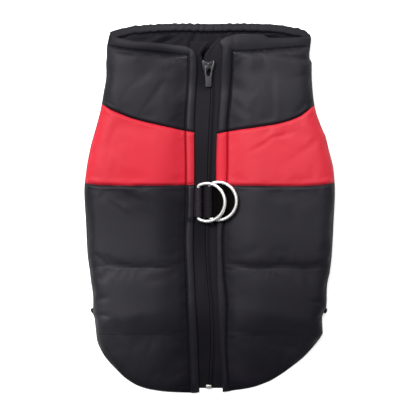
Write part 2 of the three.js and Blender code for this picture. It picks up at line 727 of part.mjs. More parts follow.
function sliderGeometry() {
  const room = TAPE + COIL_ROLL + 2 * SLIDER.clear;
  const top = sliderPlate(-SLIDER.plate, 0);
  const bottom = sliderPlate(-SLIDER.plate - room - SLIDER.plate, -SLIDER.plate - room);
  const wedge = block(0, SLIDER.up - 2.2, -SLIDER.plate - room / 2, SLIDER.wedge, 1.6, room + 1);
  const width = 2 * SLIDER.bowHalf;
  const crown = block(0, 0, SLIDER.bow - SLIDER.bowWall / 2, width, 2 * SLIDER.bowReach, SLIDER.bowWall);
  const legs = [-1, 1].map((end) => {
    const y = end * (SLIDER.bowReach - SLIDER.bowLeg / 2);
    return block(0, y, (SLIDER.bow - 0.2) / 2, width, SLIDER.bowLeg, SLIDER.bow - 0.1);
  });
  let solid = toSolid(top);
  for (const piece of [bottom, wedge, crown, ...legs]) solid = solid.add(toSolid(piece));
  return fromSolid(solid);
}

// Slope of the zip under the slider, where the collar is lifted.
const zipX = (y) => along(PLACKET, "zip", y);
const zipRise = (y) => underside(zipX(y), y) + TAPE + COIL_ROLL;
const slope = Math.atan2(
  zipRise(SLIDER.y + SLIDER.up) - zipRise(SLIDER.y - SLIDER.down),
  SLIDER.up + SLIDER.down,
);
const sliderGroup = new THREE.Group();
sliderGroup.position.set(zipX(SLIDER.y), SLIDER.y, zipRise(SLIDER.y) + SLIDER.clear + SLIDER.plate);
sliderGroup.rotation.x = slope;
jacket.add(sliderGroup);
add(sliderGroup, "zip_slider", sliderGeometry(), SLIDER_METAL);

// Pull tab: an eye round the bow's bar, and a short plain tab that lies down the zip.
const PULL = {
  outline: [
    { y: SLIDER.bar, half: 3.3 },
    { y: -6.4, half: 3.5 },
    { y: -9.6, half: 2.9 },
    { y: -18.4, half: 2.8 },
    { y: -19.2, half: 2.1 },
  ],
  holeHalf: 2.1,
  holeTo: -8,
  thick: 1.3,
  droop: 2, // degrees
};
function pullGeometry() {
  const leftSide = PULL.outline.map((p) => new THREE.Vector2(-p.half, p.y));
  const rightSide = PULL.outline.map((p) => new THREE.Vector2(p.half, p.y)).reverse();
  const s = new THREE.Shape([...leftSide, ...rightSide]);
  const hole = new THREE.Path();
  hole.moveTo(-PULL.holeHalf, -SLIDER.bar);
  hole.lineTo(PULL.holeHalf, -SLIDER.bar);
  hole.lineTo(PULL.holeHalf, PULL.holeTo + 1);
  hole.lineTo(0, PULL.holeTo);
  hole.lineTo(-PULL.holeHalf, PULL.holeTo + 1);
  s.holes.push(hole);
  return slab(s, -PULL.thick / 2, PULL.thick / 2);
}
const pullGroup = new THREE.Group();
pullGroup.position.set(0, 0, SLIDER.barHeight);
pullGroup.rotation.x = THREE.MathUtils.degToRad(PULL.droop);
sliderGroup.add(pullGroup);
add(pullGroup, "zip_pull", pullGeometry(), SLIDER_METAL);

// Bottom stop, clamped across both tapes at the tail hem.
const STOP = { y: -170, halfWidth: 2.7, halfLength: 1.8, height: 1.6 };
const stopHeight = zipRise(STOP.y) + SEAM_GAP + STOP.height / 2;
const stop = block(zipX(STOP.y), STOP.y, stopHeight, 2 * STOP.halfWidth, 2 * STOP.halfLength, STOP.height);
add(jacket, "zip_stop", stop, SLIDER_METAL);

// ---------------------------------------------------------------- D-rings and webbing loops

// The loop of the wire's middle, with the bar on x = 0 and the bow towards +X.
function ringLoop() {
  const points = [];
  const cornerX = RING_CORNER - BAR_BACK;
  const cornerY = Math.sqrt((RING - RING_CORNER) ** 2 - cornerX ** 2);
  const turn = Math.atan2(cornerY, cornerX);
  const arc = (x, y, radius, from, to, steps) => {
    for (let i = 0; i <= steps; i++) {
      const a = mix(from, to, i / steps);
      points.push(new THREE.Vector2(BAR_BACK + x + radius * Math.cos(a), y + radius * Math.sin(a)));
    }
  };
  arc(cornerX, -cornerY, RING_CORNER, -Math.PI, -turn - 0.3, 2);
  arc(0, 0, RING, -turn, turn, 22);
  arc(cornerX, cornerY, RING_CORNER, turn + 0.3, Math.PI, 2);
  return points;
}

// Webbing folded round the bar, its two ends pressed together and leading under the panel.
function loopGeometry(ring) {
  const reach = ring.tailTo - ring.x;
  const toward = Math.sign(reach);
  const tailStart = Math.asin((LOOP_TAIL - LOOP_OUTER) / LOOP_OUTER);
  const s = new THREE.Shape();
  const steps = 14;
  s.moveTo(reach, -LOOP_OUTER);
  for (let i = 0; i <= steps; i++) {
    const a = mix(-Math.PI / 2, tailStart - 2 * Math.PI, i / steps);
    s.lineTo(toward * LOOP_OUTER * Math.cos(a), LOOP_OUTER * Math.sin(a));
  }
  s.lineTo(reach, LOOP_TAIL - LOOP_OUTER);
  const eye = new THREE.Path();
  eye.absarc(0, 0, LOOP_INNER, 0, 2 * Math.PI);
  s.holes.push(eye);
  const settings = { depth: 2 * WEBBING_HALF, bevelEnabled: false, curveSegments: 6 };
  const geometry = new THREE.ExtrudeGeometry(s, settings).rotateX(Math.PI / 2);
  return geometry.translate(ring.x, ring.y + WEBBING_HALF, BAR_HEIGHT);
}

for (const ring of RINGS) {
  const group = new THREE.Group();
  group.position.set(ring.x, ring.y, BAR_HEIGHT);
  group.rotation.y = -THREE.MathUtils.degToRad(ring.tilt);
  jacket.add(group);
  add(group, ring.name, closedTube(ringLoop(), WIRE, 8), RING_STEEL);
  add(jacket, ring.loop, loopGeometry(ring), BLACK_WEBBING);
}

export default jacket;
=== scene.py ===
import math
import bpy
import numpy as np
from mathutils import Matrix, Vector


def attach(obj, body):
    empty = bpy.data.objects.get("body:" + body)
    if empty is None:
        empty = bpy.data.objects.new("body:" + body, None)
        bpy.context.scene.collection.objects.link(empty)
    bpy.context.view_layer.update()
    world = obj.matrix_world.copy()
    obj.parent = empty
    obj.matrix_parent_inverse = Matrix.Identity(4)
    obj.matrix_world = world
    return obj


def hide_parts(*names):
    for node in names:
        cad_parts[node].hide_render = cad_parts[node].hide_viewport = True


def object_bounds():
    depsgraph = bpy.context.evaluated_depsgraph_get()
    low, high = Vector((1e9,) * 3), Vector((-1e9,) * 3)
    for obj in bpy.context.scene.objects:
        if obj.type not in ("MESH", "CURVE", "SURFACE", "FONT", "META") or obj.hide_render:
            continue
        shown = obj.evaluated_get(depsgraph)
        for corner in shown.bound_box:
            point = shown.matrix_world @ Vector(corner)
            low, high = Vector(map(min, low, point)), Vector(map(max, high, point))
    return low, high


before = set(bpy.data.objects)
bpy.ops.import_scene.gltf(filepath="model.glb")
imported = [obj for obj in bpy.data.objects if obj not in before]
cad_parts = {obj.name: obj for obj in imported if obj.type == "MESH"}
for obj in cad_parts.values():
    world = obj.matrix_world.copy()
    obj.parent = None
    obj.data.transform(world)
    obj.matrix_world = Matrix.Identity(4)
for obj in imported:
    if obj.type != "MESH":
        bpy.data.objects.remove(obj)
cad_low, cad_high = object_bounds()


# ---------------------------------------------------------------- studio
# A pale floor under the jacket, a large soft light from the upper left and a weaker fill. The camera
# looks straight down on the back of the jacket, with the collar at the top of the picture.

MM = 0.001
LENS = 85
SENSOR = 36
CAMERA_AT = (-1.75 * MM, 2 * MM)
VIEW = 1.1202 * (cad_high[1] - cad_low[1])  # width of the view at the height of the cloth
CLOTH_HEIGHT = 10 * MM


def deselect():
    bpy.ops.object.select_all(action="DESELECT")


class Material:
    """A new material of procedural nodes."""

    def __init__(self, name, inputs={}):
        self.data = bpy.data.materials.new(name)
        self.data.use_nodes = True
        self.shader = self.data.node_tree.nodes["Principled BSDF"]
        self.put(inputs)

    def put(self, inputs, node=None):
        """Set inputs of a node, or of the shader: each to a value or to the output that feeds it."""
        for name, value in inputs.items():
            socket = (node or self.shader).inputs[name]
            if isinstance(value, bpy.types.NodeSocket):
                self.data.node_tree.links.new(value, socket)
            else:
                socket.default_value = value

    def node(self, kind, inputs, **settings):
        node = self.data.node_tree.nodes.new("ShaderNode" + kind)
        for name, value in settings.items():
            setattr(node, name, value)
        self.put(inputs, node)
        return node

    def pattern(self, kind, inputs, **settings):
        """A texture on the object's coordinates."""
        place = self.node("TexCoord", {}).outputs["Object"]
        return self.node(kind, {"Vector": place, **inputs}, **settings).outputs["Fac"]

    def bump(self, height, strength, depth, over=None):
        """Give the surface a bump, over an earlier one if there is one."""
        inputs = {"Height": height, "Strength": strength, "Distance": depth * MM}
        if over:
            inputs["Normal"] = over
        normal = self.node("Bump", inputs).outputs["Normal"]
        self.put({"Normal": normal})
        return normal

    def ramp(self, factor, start, dark, end, light):
        ramp = self.node("ValToRGB", {"Fac": factor})
        for stop, position, colour in zip(ramp.color_ramp.elements, (start, end), (dark, light)):
            stop.position = position
            stop.color = (*colour, 1)
        return ramp.outputs["Color"]

    def gloss(self, factor, low, high):
        roughness = self.node("MapRange", {"Value": factor, "To Min": low, "To Max": high})
        self.put({"Roughness": roughness.outputs["Result"]})

    def ribs(self, directions, distortion, strength, depth):
        """Woven ribs that run each way in turn."""
        normal = None
        for direction, scale in directions:
            rib = self.pattern("TexWave", {"Scale": scale, "Distortion": distortion}, bands_direction=direction)
            normal = self.bump(rib, strength, depth, normal)


deselect()
camera_height = CLOTH_HEIGHT + VIEW * LENS / SENSOR
bpy.ops.object.camera_add(location=(*CAMERA_AT, camera_height), rotation=(0, 0, 0))
camera = bpy.context.object
camera.data.lens = LENS
camera.data.sensor_width = SENSOR
camera.data.clip_start = 0.01
bpy.context.scene.camera = camera

bpy.ops.mesh.primitive_plane_add(size=12, location=(0, 0, 0))
floor = bpy.context.object
floor.name = "studio_floor"
floor_white = Material("floor_white", {
    "Base Color": (0.93, 0.93, 0.93, 1),
    "Emission Color": (1, 1, 1, 1),
    "Emission Strength": 0.68,  # a light table
    "Roughness": 0.9,
    "Specular IOR Level": 0.1,
})
floor.data.materials.append(floor_white.data)

LIGHTS = [
    {"name": "key", "at": (-0.37, 0.57, 0.95), "size": 0.6, "power": 18},
    {"name": "fill", "at": (0.7, 1.0, 1.0), "size": 0.9, "power": 5},
]
for light in LIGHTS:
    bpy.ops.object.light_add(type="AREA", location=light["at"])
    lamp = bpy.context.object
    lamp.name = light["name"]
    lamp.data.size = light["size"]
    lamp.data.energy = light["power"]
    lamp.rotation_euler = (-Vector(light["at"])).to_track_quat("-Z", "Y").to_euler()

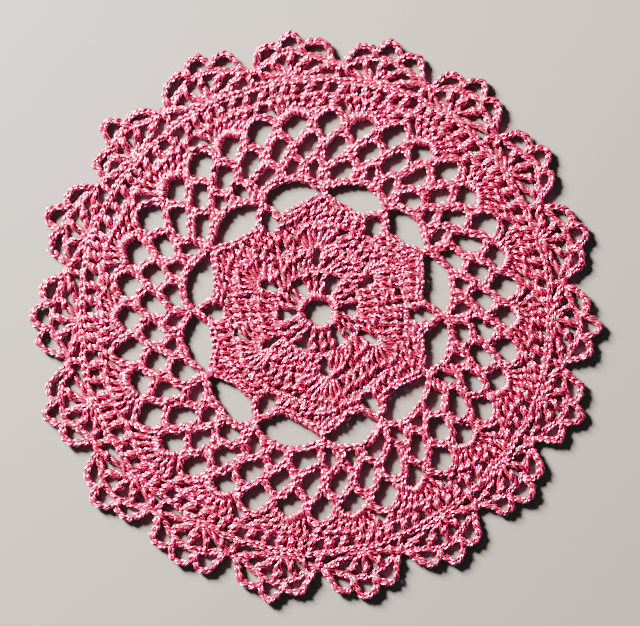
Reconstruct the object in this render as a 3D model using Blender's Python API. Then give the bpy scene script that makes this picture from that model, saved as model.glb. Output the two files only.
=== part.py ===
"""A crocheted lace doily lying flat: one round sheet of cotton lace, cut through at its open loops.

The doily is worked outwards in rounds from a small ring: a dense medallion of six petals, a round
of twelve long loops, three rounds of net, a solid band of fans, and eighteen scallops that each
carry three picots. Every shape is first placed on an even layout, by the angle at which it is
worked and its radius, and then shifted the way the finished rounds have settled.

Run it with: blender --background --python part.py
"""

from typing import NamedTuple

import bmesh
import bpy
import numpy as np

METRES_PER_MM = 0.001
WELD_DISTANCE = 0.000001

# Driving sizes, in millimetres. Angles are in degrees, anticlockwise from +X.
SHEET_THICKNESS = 2.0
RIM_RADIUS = 80.1
RING_RADIUS = 3.65
RING_POINTS = 20

# The radii where each row of shifts below holds in full; between them the shifts blend.
POST_RADIUS = 34.0
NET_RADIUS = 54.0
SCALLOP_RADIUS = 74.0

# The dips between scallops, and the side picots: their radii, and degrees from a scallop's middle.
SCALLOP_DIP_RADIUS = 71.5
SIDE_PICOT_RADIUS = 77.6
SIDE_PICOT_PLACE = 5.2
SIDE_PICOT_SPREAD = 5.0

# The ring was worked a little off the middle of the finished outline.
RING_OFFSET_X = 0.4
RING_OFFSET_Y = 1.4

# How often each thing repeats around the doily.
PETALS = 6
LONG_LOOPS = 12
NET_LOOPS = 36
SCALLOPS = 18


class PostShift(NamedTuple):
    """One of the posts between the long loops: its even place and how far it has turned."""

    place: float
    turned: float


class ScallopShift(NamedTuple):
    """One scallop: its even place, the turn and extra reach of the net below it and of itself,
    and how much further out each of its two side picots stands."""

    place: float
    net_turned: float
    net_reach: float
    rim_turned: float
    rim_reach: float
    first_side: float
    second_side: float


POST_SHIFTS = (
    PostShift(0, -1.5),
    PostShift(30, 0.0),
    PostShift(60, -3.0),
    PostShift(90, -2.5),
    PostShift(120, -2.0),
    PostShift(150, -1.0),
    PostShift(180, -1.5),
    PostShift(210, -1.0),
    PostShift(240, 0.0),
    PostShift(270, 2.0),
    PostShift(300, 0.0),
    PostShift(330, 1.0),
)

SCALLOP_SHIFTS = (
    ScallopShift(0, -0.7, -0.5, -2.5, -1.0, 1.1, -0.3),
    ScallopShift(20, -1.8, -0.6, -3.0, -0.9, 0.0, 0.0),
    ScallopShift(40, -1.3, 0.0, -5.0, -0.4, 0.0, 0.0),
    ScallopShift(60, -2.7, 0.8, -5.5, 1.0, 0.0, 0.0),
    ScallopShift(80, -3.8, 0.4, -6.0, 0.1, 0.0, 0.0),
    ScallopShift(100, -3.2, 0.2, -5.0, 0.0, 0.0, -0.6),
    ScallopShift(120, -2.8, -0.9, -5.0, 0.7, 0.5, 0.3),
    ScallopShift(140, -1.3, -0.4, -2.5, 0.7, -1.8, -3.4),
    ScallopShift(160, 1.2, 0.5, -1.5, 1.0, -0.7, 0.0),
    ScallopShift(180, 1.0, -0.8, -0.5, -0.2, 0.4, 1.0),
    ScallopShift(200, 0.6, 0.1, 0.0, 1.2, 0.4, -0.4),
    ScallopShift(220, 1.4, 0.9, 0.0, 1.5, 0.7, 0.1),
    ScallopShift(240, 0.6, 0.7, -0.5, -0.7, 1.5, 1.5),
    ScallopShift(260, 1.9, 0.5, 0.0, 0.7, 0.7, 0.1),
    ScallopShift(280, 0.5, 0.5, 0.0, -0.4, 0.7, 1.0),
    ScallopShift(300, 0.7, -0.8, -0.5, -1.0, 0.7, 1.0),
    ScallopShift(320, 0.6, -0.7, -0.5, -1.3, 1.0, -0.3),
    ScallopShift(340, -0.1, 0.1, -1.5, -0.4, 0.0, 0.3),
)


class Spot(NamedTuple):
    """A point of a shape: degrees to one side of the shape's middle, and radius in millimetres."""

    across: float
    out: float


# Half of a scallop's edge, from the dip beside it to the tip of its middle picot.
SCALLOP_EDGE = (
    Spot(10.0, SCALLOP_DIP_RADIUS),
    Spot(8.8, 73.0),
    Spot(8.0, 75.6),
    Spot(6.6, 77.3),
    Spot(4.6, SIDE_PICOT_RADIUS),
    Spot(3.2, 76.6),
    Spot(2.0, 78.6),
    Spot(0.8, RIM_RADIUS),
)

# A long loop, from the petal notch on one side to the petal tip on the other.
LONG_LOOP = (
    Spot(2.9, 34.9),
    Spot(6.0, 36.8),
    Spot(13.0, 37.7),
    Spot(20.5, 37.0),
    Spot(26.0, 35.4),
    Spot(27.2, 33.9),
    Spot(20.5, 31.7),
    Spot(14.0, 30.5),
    Spot(9.5, 30.0),
    Spot(5.5, 31.3),
    Spot(3.4, 33.1),
)


class Corner(NamedTuple):
    """A corner on one half of an opening: its share of the half width, and of the height."""

    side: float
    height: float


# Half outlines of the openings, from the foot up to the crown.
DROP = (Corner(0.0, 0.0), Corner(0.72, 0.26), Corner(1.0, 0.56), Corner(0.78, 0.85), Corner(0.0, 1.0))
ARCH = (Corner(0.0, 0.0), Corner(0.85, 0.12), Corner(1.0, 0.45), Corner(0.7, 0.85), Corner(0.0, 1.0))
LEAF = (Corner(0.0, 0.0), Corner(0.75, 0.25), Corner(1.0, 0.6), Corner(0.6, 0.88), Corner(0.0, 1.0))
SLIT = (Corner(0.0, 0.0), Corner(0.9, 0.3), Corner(1.0, 0.75), Corner(0.0, 1.0))


class Opening(NamedTuple):
    """One repeat of openings: how many, where the first is, its radii, half width and outline."""

    name: str
    count: int
    first: float
    low: float
    high: float
    half_width: float
    outline: tuple


OPENINGS = (
    Opening("slit between the first stitches", PETALS, 4, 6.2, 11.4, 0.8, SLIT),
    Opening("chain space under a petal", PETALS, 33.5, 13.8, 18.0, 0.8, LEAF),
    Opening("notch between two petals", PETALS, 2, 24.5, 31.2, 1.5, DROP),
    Opening("first net round, at a post", LONG_LOOPS, 3, 38.7, 42.6, 1.8, ARCH),
    Opening("first net round, on a loop", LONG_LOOPS, 13, 39.6, 43.8, 1.8, ARCH),
    Opening("first net round, by the next post", LONG_LOOPS, 23, 38.5, 42.4, 1.8, ARCH),
    Opening("second net round", NET_LOOPS, 6.2, 43.3, 50.1, 2.2, DROP),
    Opening("third net round, under a fan", SCALLOPS, 0, 49.4, 56.3, 3.0, DROP),
    Opening("third net round, between fans", SCALLOPS, 10, 49.6, 57.0, 2.1, DROP),
    Opening("middle picot", SCALLOPS, 0.3, 74.8, 78.5, 1.5, ARCH),
    Opening("first side picot", SCALLOPS, -5.0, 72.7, 76.0, 1.5, DROP),
    Opening("second side picot", SCALLOPS, 5.6, 72.7, 76.0, 1.5, DROP),
)


def shift_of(rows, column, angle):
    """A column of a shift table, read between its rows for each angle, round and round."""
    places = [row.place for row in rows]
    values = [getattr(row, column) for row in rows]
    return np.interp(angle, places, values, period=360.0)


def side_picot_reach(angle, radius):
    """How much further out the side picots stand: most at their middles, none below the scallop."""
    pitch = 360.0 / SCALLOPS
    row = np.rint(angle / pitch).astype(int)
    across = angle - row * pitch
    first = np.array([shift.first_side for shift in SCALLOP_SHIFTS])[row % SCALLOPS]
    second = np.array([shift.second_side for shift in SCALLOP_SHIFTS])[row % SCALLOPS]
    lobe = np.clip(1 - np.abs(np.abs(across) - SIDE_PICOT_PLACE) / SIDE_PICOT_SPREAD, 0.0, 1.0)
    picot_height = SIDE_PICOT_RADIUS - SCALLOP_DIP_RADIUS
    height = np.clip((radius - SCALLOP_DIP_RADIUS) / picot_height, 0.0, 1.0)
    return np.where(across < 0, first, second) * lobe * height


def settled(angle, radius):
    """Where points of the even layout lie on the finished doily, as x and y in millimetres."""
    angle = np.asarray(angle, dtype=float)
    radius = np.asarray(radius, dtype=float)
    to_net = np.clip((radius - POST_RADIUS) / (NET_RADIUS - POST_RADIUS), 0.0, 1.0)
    to_rim = np.clip((radius - NET_RADIUS) / (SCALLOP_RADIUS - NET_RADIUS), 0.0, 1.0)
    turned = (
        shift_of(POST_SHIFTS, "turned", angle) * (1 - to_net)
        + shift_of(SCALLOP_SHIFTS, "net_turned", angle) * (to_net - to_rim)
        + shift_of(SCALLOP_SHIFTS, "rim_turned", angle) * to_rim
    )
    reach = (
        shift_of(SCALLOP_SHIFTS, "net_reach", angle) * (to_net - to_rim)
        + shift_of(SCALLOP_SHIFTS, "rim_reach", angle) * to_rim
        + side_picot_reach(angle, radius)
    )
    outwards = radius / RIM_RADIUS
    true_angle = np.radians(angle + turned)
    x = RING_OFFSET_X * (1 - outwards) + (radius + reach) * np.cos(true_angle)
    y = RING_OFFSET_Y * (1 - outwards) + (radius + reach) * np.sin(true_angle)
    return np.stack([x, y], axis=-1)


def evenly(count, first=0.0):
    """The places of things repeated evenly around the doily."""
    return [first + 360.0 * index / count for index in range(count)]


def rim_outline():
    """The doily's edge, scallop after scallop, anticlockwise."""
    angles = []
    radii = []
    for middle in evenly(SCALLOPS):
        rising = [(-spot.across, spot.out) for spot in SCALLOP_EDGE]
        falling = [(spot.across, spot.out) for spot in SCALLOP_EDGE[:0:-1]]
        for across, out in rising + falling:
            angles.append(middle + across)
            radii.append(out)
    return settled(angles, radii)


def ring_outline():
    """The hole in the middle, a circle inside the first ring."""
    angles = evenly(RING_POINTS)
    return settled(angles, [RING_RADIUS] * RING_POINTS)


def long_loop_outline(notch, side):
    """One long loop, worked on the given side (1 or -1) of a petal notch."""
    return settled(
        [notch + side * spot.across for spot in LONG_LOOP],
        [spot.out for spot in LONG_LOOP],
    )


def opening_outline(opening, middle):
    """One opening: its half outline and that half's mirror image."""
    rising = [(corner.side, corner.height) for corner in opening.outline]
    falling = [(-corner.side, corner.height) for corner in opening.outline[-2:0:-1]]
    sides, heights = np.array(rising + falling).T
    radii = opening.low + heights * (opening.high - opening.low)
    across = np.degrees(sides * opening.half_width / radii)
    return settled(middle + across, radii)


def all_openings():
    """Every opening of the lace, from the ring outwards."""
    outlines = [ring_outline()]
    for notch in evenly(PETALS):
        for side in (1, -1):
            outlines.append(long_loop_outline(notch, side))
    for opening in OPENINGS:
        for middle in evenly(opening.count, opening.first):
            outlines.append(opening_outline(opening, middle))
    return outlines


def flat_curve(name, outlines):
    """A filled flat shape: the first outline is its edge, and the others are holes in it."""
    curve = bpy.data.curves.new(name, "CURVE")
    curve.dimensions = "2D"
    curve.fill_mode = "BOTH"
    curve.extrude = SHEET_THICKNESS / 2 * METRES_PER_MM
    for outline in outlines:
        spline = curve.splines.new("POLY")
        spline.points.add(len(outline) - 1)
        for point, (x, y) in zip(spline.points, outline):
            point.co = (x * METRES_PER_MM, y * METRES_PER_MM, 0.0, 1.0)
        spline.use_cyclic_u = True
    return bpy.data.objects.new(name, curve)


def as_closed_mesh(guide, name):
    """The evaluated curve as one mesh with its two faces welded to its walls; the curve goes."""
    depsgraph = bpy.context.evaluated_depsgraph_get()
    mesh = bpy.data.meshes.new_from_object(guide.evaluated_get(depsgraph))
    mesh.name = name
    work = bmesh.new()
    work.from_mesh(mesh)
    bmesh.ops.remove_doubles(work, verts=work.verts, dist=WELD_DISTANCE)
    bmesh.ops.recalc_face_normals(work, faces=work.faces)
    work.to_mesh(mesh)
    work.free()
    sheet = bpy.data.objects.new(name, mesh)
    sheet.matrix_world = guide.matrix_world.copy()
    bpy.data.objects.remove(guide)
    return sheet


def mercerised_cotton():
    """Pink mercerised cotton: a soft sheen, no metal."""
    material = bpy.data.materials.new("mercerised cotton")
    material.use_nodes = True
    shader = material.node_tree.nodes["Principled BSDF"]
    shader.inputs["Base Color"].default_value = (0.76, 0.17, 0.27, 1.0)
    shader.inputs["Roughness"].default_value = 0.6
    shader.inputs["Metallic"].default_value = 0.0
    return material


def build_doily():
    """The sheet of lace, with the middle of its outline over the origin and its underside at z = 0."""
    rim = rim_outline()
    middle = (rim.min(axis=0) + rim.max(axis=0)) / 2
    outlines = [outline - middle for outline in [rim] + all_openings()]
    collection = bpy.data.collections.new("lace doily")
    bpy.context.scene.collection.children.link(collection)
    guide = flat_curve("doily guide", outlines)
    guide.location.z = SHEET_THICKNESS / 2 * METRES_PER_MM
    collection.objects.link(guide)
    bpy.context.view_layer.update()
    doily = as_closed_mesh(guide, "doily")
    doily.data.materials.append(mercerised_cotton())
    collection.objects.link(doily)
    return doily


def main():
    for old in list(bpy.data.objects):
        bpy.data.objects.remove(old)
    build_doily()


main()
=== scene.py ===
# %% [markdown]
# # A crocheted lace doily
# A doily is one long yarn, worked with a hook into loops that hold each other. Nothing in it is
# woven or glued: every stitch is a short length of the same cotton, bent into the same few shapes.
# So this lesson models the yarn itself. It draws the line that each round of the lace follows,
# carries a small stitch shape along that line, and lays a thin tube over every strand. A flat
# plate with holes would be quicker, but it would have no strands to catch the light.

import bpy
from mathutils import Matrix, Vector
import numpy as np


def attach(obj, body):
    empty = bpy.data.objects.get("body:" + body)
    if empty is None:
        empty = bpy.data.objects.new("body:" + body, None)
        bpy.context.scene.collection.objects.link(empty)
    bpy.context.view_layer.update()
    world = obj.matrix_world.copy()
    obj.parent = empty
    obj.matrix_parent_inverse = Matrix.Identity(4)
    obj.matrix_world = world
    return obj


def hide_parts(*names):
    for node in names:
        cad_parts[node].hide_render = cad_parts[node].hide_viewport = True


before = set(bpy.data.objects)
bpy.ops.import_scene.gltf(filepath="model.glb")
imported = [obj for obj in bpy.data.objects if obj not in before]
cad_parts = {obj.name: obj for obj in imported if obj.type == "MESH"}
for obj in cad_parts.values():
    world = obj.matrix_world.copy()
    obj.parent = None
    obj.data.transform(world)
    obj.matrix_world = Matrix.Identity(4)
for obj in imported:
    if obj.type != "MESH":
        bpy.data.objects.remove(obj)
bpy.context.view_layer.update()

# %% [markdown]
# ## Units and the yarn
# Crochet is counted in millimetres, and Blender works in metres, so every length of the lace is in
# millimetres and is scaled once, when a mesh is made. The yarn is a thick crochet cotton of three
# plies, which are thinner threads twisted together. A strand is about 1 mm thick and a chain
# stitch about 2 mm long. A hand never makes two stitches quite alike, so a seeded generator gives
# each one small faults of its own.

# %% Sizes of the yarn
METRES_PER_MM = 0.001
YARN_DIAMETER = 1.10

# Heights above the table: the middle of the lace, and the lowest that a strand's middle may run.
MIDDLE_HEIGHT = 1.15
LOWEST = 0.72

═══

== PROBLEM TO WORK ON ==
Retype verbatim the lines that run from the line containing "for (const ring" to the line containing "Vector(map(max, high, point))", both inclusive, and no others.

== SOLUTION TO THIS PROBLEM ==
for (const ring of RINGS) {
  const group = new THREE.Group();
  group.position.set(ring.x, ring.y, BAR_HEIGHT);
  group.rotation.y = -THREE.MathUtils.degToRad(ring.tilt);
  jacket.add(group);
  add(group, ring.name, closedTube(ringLoop(), WIRE, 8), RING_STEEL);
  add(jacket, ring.loop, loopGeometry(ring), BLACK_WEBBING);
}

export default jacket;
=== scene.py ===
import math
import bpy
import numpy as np
from mathutils import Matrix, Vector


def attach(obj, body):
    empty = bpy.data.objects.get("body:" + body)
    if empty is None:
        empty = bpy.data.objects.new("body:" + body, None)
        bpy.context.scene.collection.objects.link(empty)
    bpy.context.view_layer.update()
    world = obj.matrix_world.copy()
    obj.parent = empty
    obj.matrix_parent_inverse = Matrix.Identity(4)
    obj.matrix_world = world
    return obj


def hide_parts(*names):
    for node in names:
        cad_parts[node].hide_render = cad_parts[node].hide_viewport = True


def object_bounds():
    depsgraph = bpy.context.evaluated_depsgraph_get()
    low, high = Vector((1e9,) * 3), Vector((-1e9,) * 3)
    for obj in bpy.context.scene.objects:
        if obj.type not in ("MESH", "CURVE", "SURFACE", "FONT", "META") or obj.hide_render:
            continue
        shown = obj.evaluated_get(depsgraph)
        for corner in shown.bound_box:
            point = shown.matrix_world @ Vector(corner)
            low, high = Vector(map(min, low, point)), Vector(map(max, high, point))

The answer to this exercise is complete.